PAD New York, as the fair is known, opens its five-day run at the Armory on November 10. The ratio of art to design dealers will be even. “Our goal has always been to give art collectors a chance to see design in relation to art, and vice versa,” Perrin says. European exhibitors slightly outnumber Americans, but the treat for stateside connoisseurs is that the majority of the former have not shown in New York ever, or at least not in the past five years. These include such esteemed firms as Galerie du Passage in Paris, Nilufar Gallery of Milan, and Carpenters Workshop Gallery of London.
If all goes according to plan, Art Basel-ites will be greeted by a new landmark when they hit the sunny shores of Miami Beach this December: “Lighthouse,” a new sculpture by the German artist Tobias Reh-berger, winner of the Golden Lion award at the Venice Biennale of 2009. Budgeted at $500,000, Rehberger’s work—made of aluminum and frosted glass and topped by an LED display—will stand five stories high in the city’s South Pointe Park. Reh-berger’s first public commission in the United States is definitely an eye-catching way to say “Welcome, art lovers!”
The publishing house Hudson Hills Press is at work on an ambitious project: a catalogue raisonné of the creations of the great American studio furniture designer Wendell Castle, who is still going strong at age seventy-nine. The firm hopes to have the book ready by next fall. Considering Castle’s varied and prodigious output in his fifty-plus-year career, archivists continue to seek examples of his work to include. Collectors interested in sharing their holdings with a wider audience are encouraged to submit information to castlecatalogue@gmail.com.
This season the auction world will offer numerous choices for lovers of modern design. On September 21 Sotheby’s New York will present a personal collection of mid-century design that features lots appealing to wallets of all sizes. The “Collection of Colleen Sullivan” includes items ranging from a rare “Wessex” carpet by McKnight Kauffer—estimate: $60,000 to $80,000—to a stable of thirty-three vases by the Danish glassmaker Per Lutkin—estimate: $4,000 to $6,000. On October 16 in L.A. Bonhams & Butterfields will hold a sale including more than thirty lots of furniture, decorative arts, and lighting pieces designed by the effervescent William Haines. Proceeds will go to a Canadian charity that insists on remaining anonymous. (Those humble Canadians.)

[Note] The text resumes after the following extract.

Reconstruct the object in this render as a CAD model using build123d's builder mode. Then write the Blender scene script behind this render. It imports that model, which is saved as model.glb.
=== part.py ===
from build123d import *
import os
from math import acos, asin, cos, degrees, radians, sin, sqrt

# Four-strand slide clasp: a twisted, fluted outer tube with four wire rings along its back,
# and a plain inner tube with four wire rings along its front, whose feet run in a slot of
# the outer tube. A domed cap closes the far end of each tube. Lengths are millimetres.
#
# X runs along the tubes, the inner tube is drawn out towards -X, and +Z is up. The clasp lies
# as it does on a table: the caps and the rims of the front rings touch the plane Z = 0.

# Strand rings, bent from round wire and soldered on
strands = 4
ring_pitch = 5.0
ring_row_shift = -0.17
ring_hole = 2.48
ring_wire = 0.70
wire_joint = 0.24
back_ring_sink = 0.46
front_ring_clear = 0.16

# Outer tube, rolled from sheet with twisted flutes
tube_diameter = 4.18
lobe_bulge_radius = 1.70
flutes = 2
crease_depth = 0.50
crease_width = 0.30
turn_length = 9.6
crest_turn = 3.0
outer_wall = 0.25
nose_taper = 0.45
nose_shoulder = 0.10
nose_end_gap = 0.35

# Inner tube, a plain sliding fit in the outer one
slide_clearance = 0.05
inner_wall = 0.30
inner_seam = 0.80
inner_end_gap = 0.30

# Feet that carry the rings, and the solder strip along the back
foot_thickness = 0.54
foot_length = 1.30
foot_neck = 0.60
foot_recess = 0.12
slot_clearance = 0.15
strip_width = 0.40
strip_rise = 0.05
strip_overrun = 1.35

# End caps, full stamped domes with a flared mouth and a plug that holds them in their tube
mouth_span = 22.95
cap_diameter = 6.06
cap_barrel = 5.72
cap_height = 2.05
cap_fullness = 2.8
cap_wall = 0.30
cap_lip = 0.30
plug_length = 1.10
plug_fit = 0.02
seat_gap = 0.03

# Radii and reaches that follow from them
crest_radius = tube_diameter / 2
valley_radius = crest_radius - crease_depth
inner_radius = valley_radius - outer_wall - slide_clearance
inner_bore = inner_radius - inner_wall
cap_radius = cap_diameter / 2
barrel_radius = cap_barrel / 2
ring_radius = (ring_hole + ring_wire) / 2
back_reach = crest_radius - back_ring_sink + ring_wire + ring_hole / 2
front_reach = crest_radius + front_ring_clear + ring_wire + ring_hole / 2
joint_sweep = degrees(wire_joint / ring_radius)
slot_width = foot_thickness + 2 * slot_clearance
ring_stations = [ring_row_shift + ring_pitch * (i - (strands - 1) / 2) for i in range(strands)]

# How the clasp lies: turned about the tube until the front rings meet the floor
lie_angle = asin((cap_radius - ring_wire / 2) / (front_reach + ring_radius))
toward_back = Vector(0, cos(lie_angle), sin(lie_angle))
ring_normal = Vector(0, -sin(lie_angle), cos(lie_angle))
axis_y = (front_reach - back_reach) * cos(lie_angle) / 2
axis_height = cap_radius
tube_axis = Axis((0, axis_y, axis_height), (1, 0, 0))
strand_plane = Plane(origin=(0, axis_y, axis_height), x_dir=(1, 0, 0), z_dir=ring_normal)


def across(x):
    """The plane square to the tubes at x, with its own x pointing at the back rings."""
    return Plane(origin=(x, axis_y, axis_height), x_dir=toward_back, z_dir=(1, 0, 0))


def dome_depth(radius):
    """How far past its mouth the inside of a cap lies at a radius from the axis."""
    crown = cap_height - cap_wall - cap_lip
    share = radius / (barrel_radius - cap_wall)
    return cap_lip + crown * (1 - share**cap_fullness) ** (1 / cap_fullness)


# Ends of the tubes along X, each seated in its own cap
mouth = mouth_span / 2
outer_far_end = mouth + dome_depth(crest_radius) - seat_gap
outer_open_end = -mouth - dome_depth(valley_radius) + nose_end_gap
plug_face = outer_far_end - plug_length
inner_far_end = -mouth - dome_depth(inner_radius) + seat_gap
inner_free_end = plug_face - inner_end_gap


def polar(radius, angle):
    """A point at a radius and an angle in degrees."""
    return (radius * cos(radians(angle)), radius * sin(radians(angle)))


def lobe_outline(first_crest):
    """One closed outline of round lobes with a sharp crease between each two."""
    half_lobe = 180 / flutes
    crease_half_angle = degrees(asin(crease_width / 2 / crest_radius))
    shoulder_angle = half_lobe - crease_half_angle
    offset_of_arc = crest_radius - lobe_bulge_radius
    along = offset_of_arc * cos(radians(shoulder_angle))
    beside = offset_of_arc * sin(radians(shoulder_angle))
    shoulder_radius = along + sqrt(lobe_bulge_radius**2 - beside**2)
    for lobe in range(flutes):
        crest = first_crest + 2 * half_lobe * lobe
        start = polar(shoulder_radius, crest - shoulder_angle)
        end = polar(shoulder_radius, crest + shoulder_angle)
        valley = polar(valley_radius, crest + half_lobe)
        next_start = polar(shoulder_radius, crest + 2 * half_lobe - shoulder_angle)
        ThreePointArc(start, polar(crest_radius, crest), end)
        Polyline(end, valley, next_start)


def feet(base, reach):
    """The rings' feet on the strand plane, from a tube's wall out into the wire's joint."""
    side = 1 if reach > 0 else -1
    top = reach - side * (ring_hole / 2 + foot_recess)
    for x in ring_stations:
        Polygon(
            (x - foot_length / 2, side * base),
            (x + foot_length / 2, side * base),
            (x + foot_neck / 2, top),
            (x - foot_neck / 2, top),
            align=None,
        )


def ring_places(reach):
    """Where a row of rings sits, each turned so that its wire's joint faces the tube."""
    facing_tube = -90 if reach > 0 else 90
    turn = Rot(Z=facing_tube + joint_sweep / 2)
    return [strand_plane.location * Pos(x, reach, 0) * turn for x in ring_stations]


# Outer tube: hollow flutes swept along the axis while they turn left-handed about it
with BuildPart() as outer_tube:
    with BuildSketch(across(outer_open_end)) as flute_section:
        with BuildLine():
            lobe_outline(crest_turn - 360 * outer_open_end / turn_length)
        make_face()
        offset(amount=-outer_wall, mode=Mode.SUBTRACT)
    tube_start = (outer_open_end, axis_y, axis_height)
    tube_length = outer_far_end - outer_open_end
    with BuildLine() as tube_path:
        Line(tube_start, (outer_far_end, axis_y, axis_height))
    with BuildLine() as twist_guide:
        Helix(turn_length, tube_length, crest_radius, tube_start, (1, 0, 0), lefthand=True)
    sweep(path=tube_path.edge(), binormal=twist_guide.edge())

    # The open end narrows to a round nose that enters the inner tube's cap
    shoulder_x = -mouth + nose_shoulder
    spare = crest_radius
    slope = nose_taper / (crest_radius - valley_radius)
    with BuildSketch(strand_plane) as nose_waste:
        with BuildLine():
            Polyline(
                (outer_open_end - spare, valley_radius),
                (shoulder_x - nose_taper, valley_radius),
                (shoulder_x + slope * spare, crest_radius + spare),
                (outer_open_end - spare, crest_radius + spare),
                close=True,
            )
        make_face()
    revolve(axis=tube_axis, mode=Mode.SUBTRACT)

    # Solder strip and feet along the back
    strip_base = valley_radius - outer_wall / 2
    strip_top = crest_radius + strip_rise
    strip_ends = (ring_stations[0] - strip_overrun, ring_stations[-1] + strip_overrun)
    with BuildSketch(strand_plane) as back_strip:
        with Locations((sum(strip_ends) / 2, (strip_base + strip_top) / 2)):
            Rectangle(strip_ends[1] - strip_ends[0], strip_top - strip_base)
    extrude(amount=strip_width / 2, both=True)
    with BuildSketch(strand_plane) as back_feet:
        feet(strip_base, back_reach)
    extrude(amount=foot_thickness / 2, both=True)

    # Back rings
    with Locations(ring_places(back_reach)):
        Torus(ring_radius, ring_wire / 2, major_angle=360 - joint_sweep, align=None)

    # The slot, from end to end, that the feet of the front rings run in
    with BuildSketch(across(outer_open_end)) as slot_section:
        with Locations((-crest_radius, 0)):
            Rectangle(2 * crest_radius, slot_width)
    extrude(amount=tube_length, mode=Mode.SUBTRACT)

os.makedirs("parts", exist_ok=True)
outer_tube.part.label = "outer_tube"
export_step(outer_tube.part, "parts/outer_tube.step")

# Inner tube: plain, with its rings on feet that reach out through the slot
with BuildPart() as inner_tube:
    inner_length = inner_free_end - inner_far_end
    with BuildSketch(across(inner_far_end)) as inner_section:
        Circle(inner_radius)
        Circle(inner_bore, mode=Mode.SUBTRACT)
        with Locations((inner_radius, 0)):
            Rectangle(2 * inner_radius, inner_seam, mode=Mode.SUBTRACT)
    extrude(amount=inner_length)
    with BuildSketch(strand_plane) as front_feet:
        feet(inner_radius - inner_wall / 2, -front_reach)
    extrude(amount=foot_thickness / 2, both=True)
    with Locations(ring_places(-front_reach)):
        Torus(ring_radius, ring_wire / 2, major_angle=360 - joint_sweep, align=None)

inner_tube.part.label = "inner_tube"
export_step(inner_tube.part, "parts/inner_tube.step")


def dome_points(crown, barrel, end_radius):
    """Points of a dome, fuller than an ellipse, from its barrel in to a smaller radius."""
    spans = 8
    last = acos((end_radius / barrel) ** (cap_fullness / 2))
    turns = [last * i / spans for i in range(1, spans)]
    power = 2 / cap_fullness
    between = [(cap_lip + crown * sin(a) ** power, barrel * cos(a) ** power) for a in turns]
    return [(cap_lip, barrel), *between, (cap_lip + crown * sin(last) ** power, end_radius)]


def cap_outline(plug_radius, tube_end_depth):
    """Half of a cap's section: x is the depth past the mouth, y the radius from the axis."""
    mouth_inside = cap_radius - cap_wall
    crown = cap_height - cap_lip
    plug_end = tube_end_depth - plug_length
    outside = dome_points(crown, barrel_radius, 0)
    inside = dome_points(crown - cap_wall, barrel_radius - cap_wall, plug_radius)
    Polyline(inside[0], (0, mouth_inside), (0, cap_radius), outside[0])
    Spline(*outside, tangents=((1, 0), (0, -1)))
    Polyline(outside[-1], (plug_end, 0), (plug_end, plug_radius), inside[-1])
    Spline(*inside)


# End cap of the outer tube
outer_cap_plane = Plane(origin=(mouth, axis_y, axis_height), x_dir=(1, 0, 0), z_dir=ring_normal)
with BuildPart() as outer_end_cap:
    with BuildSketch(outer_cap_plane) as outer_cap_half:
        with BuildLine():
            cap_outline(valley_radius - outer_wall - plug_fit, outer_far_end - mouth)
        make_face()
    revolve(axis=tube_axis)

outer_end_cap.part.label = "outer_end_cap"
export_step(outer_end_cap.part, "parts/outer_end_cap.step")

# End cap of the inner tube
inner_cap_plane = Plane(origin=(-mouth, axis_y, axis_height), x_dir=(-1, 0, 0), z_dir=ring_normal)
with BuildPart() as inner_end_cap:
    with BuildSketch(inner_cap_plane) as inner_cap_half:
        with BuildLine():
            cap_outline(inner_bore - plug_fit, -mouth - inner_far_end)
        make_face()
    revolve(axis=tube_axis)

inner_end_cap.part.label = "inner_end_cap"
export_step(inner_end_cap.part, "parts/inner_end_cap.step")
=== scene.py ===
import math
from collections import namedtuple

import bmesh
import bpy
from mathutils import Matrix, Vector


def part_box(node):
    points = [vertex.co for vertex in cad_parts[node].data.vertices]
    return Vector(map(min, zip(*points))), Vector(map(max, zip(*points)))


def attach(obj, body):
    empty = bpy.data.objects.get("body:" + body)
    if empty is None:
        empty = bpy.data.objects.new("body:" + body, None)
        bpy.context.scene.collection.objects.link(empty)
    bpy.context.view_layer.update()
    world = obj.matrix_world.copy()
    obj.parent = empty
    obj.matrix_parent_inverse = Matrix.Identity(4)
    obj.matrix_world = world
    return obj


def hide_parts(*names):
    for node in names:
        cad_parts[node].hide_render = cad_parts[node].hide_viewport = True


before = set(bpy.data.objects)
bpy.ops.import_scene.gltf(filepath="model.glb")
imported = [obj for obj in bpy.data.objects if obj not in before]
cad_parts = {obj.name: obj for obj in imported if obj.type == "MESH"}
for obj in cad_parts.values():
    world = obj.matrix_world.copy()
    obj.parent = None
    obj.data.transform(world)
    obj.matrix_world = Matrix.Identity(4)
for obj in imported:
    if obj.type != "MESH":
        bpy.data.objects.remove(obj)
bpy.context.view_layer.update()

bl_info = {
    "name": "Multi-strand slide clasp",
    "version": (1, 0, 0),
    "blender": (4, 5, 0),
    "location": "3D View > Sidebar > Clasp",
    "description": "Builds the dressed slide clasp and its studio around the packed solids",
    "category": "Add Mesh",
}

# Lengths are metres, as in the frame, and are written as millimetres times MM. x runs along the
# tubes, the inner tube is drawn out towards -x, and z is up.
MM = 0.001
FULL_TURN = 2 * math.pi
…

Also in SoCal, on October 9—timed to coincide with Pacific Standard Time, the Getty Foundation-sponsored, multiplatform survey of twentieth-century California art and design—Los Angeles Modern Auctions will hold a single owner sale of more than four hundred artworks accrued by the late collector Richard Dorso, whose holdings included two late 1960s works by John Baldessari. During the 2011 London Design Festival, beginning on September 16, the London division of the auction house Phillips de Pury & Company will unveil the third and latest collection of furniture by the designer Faye Toogood, featuring pieces based on the idea of iridescence. Bad pun, but: too good to miss.
Nipping at the heels of 1stdibs.com, upstart e-tailer VandM.com has grown sharper fangs thanks
to a cash injection from a venture capital firm. Along with the new money comes a swank new home, a corner loft in Manhattan’s Soho district. Also, look into interiorconnector.com, a website whose focus is to link both professionals and private individuals with smaller-scale—and thus often more creative—design firms.

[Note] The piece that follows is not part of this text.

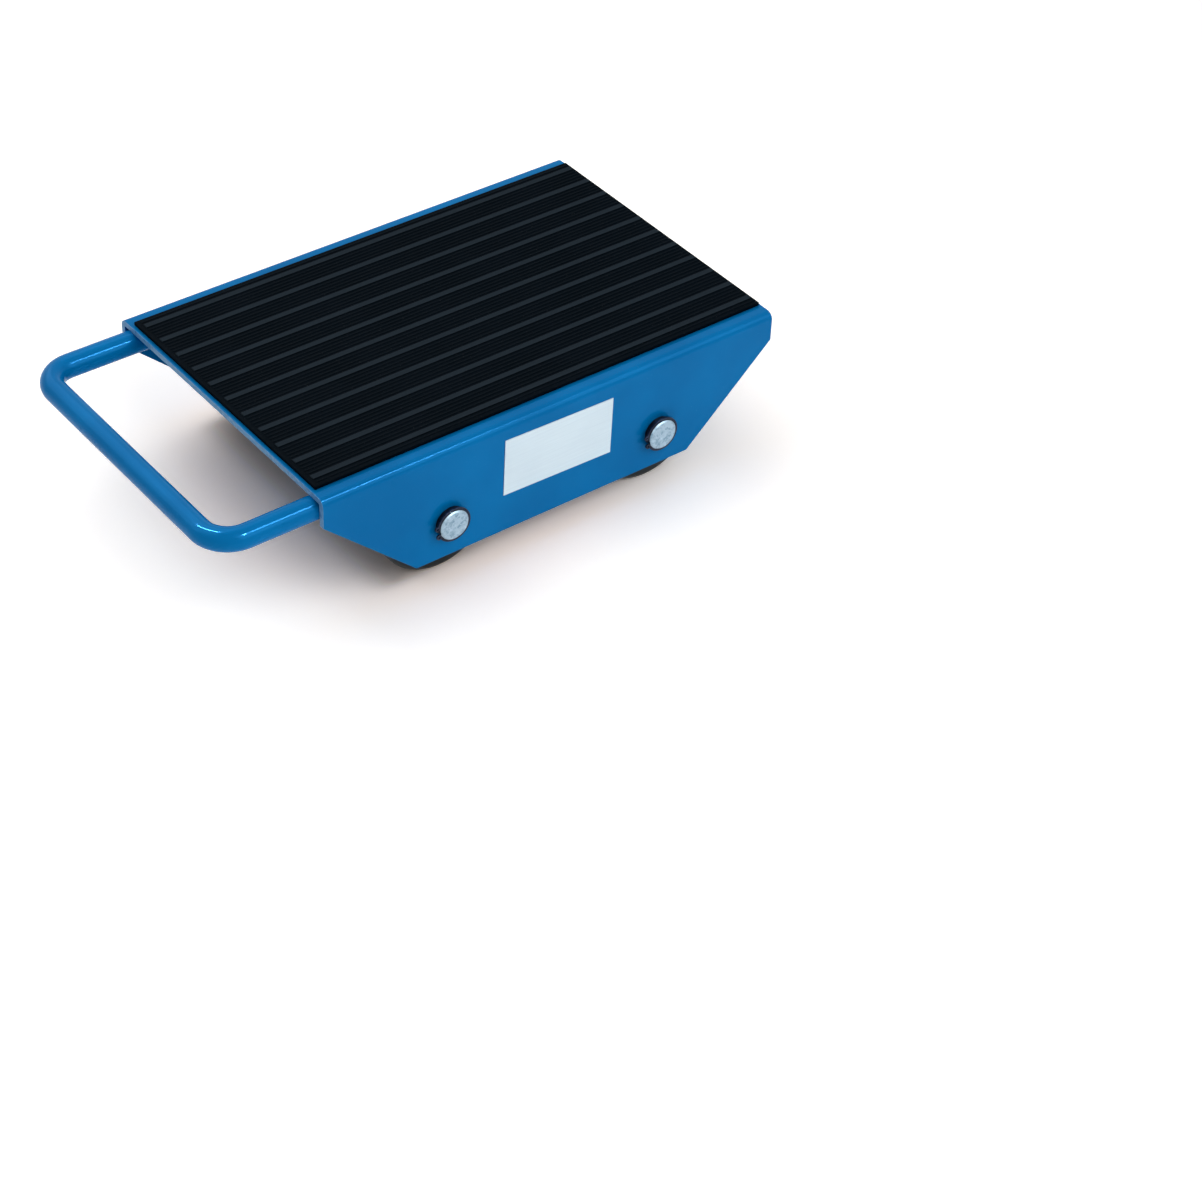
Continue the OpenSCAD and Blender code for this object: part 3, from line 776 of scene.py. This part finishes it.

Showtime! A couple of great exhibitions to visit this fall: R 20th Century, the groundbreaking gallery in New York’s Tribeca neighborhood, will present, beginning October 6, new work by the rising star of Brazilian design, Hugo França, known for his monumental hand-hewn designs in pequi wood. If you’re in Paris, visit the contemp-orary design arm of François Laffanour, Galerie Downtown at 33 Rue de Seine, to see some of the last works designed by Ettore Sottsass before his recent death: a series of glass and glass-and-Corian sculptures inspired by Hopi and Zuni Native American kachina dolls.
Finally, let’s talk fairness. For years, interior designers have enjoyed sweet deals with furniture makers, producing name-brand design lines. Now dealers want in on the action. By the time you read this, New York’s Galerie Van den Akker will have released the first of two original, mid-century-inspired furniture collections—custom made under the name Studio Van den Akker. To come are lighting pieces and mirrors produced in partnership with the Murano-based Seguso glass workshop. Evan Lobel, nabob of the Manhattan store Lobel Modern, is about to release his own line of furnishings, finished with such unexpected materials as crushed seashells and cross-cut bamboo stalk medallions. On October 12 Manhattan dealer Liz O’Brien will unveil her own branded furniture line. For now she’s keeping mum about the style. Knowing Liz, we expect refinement and elegance.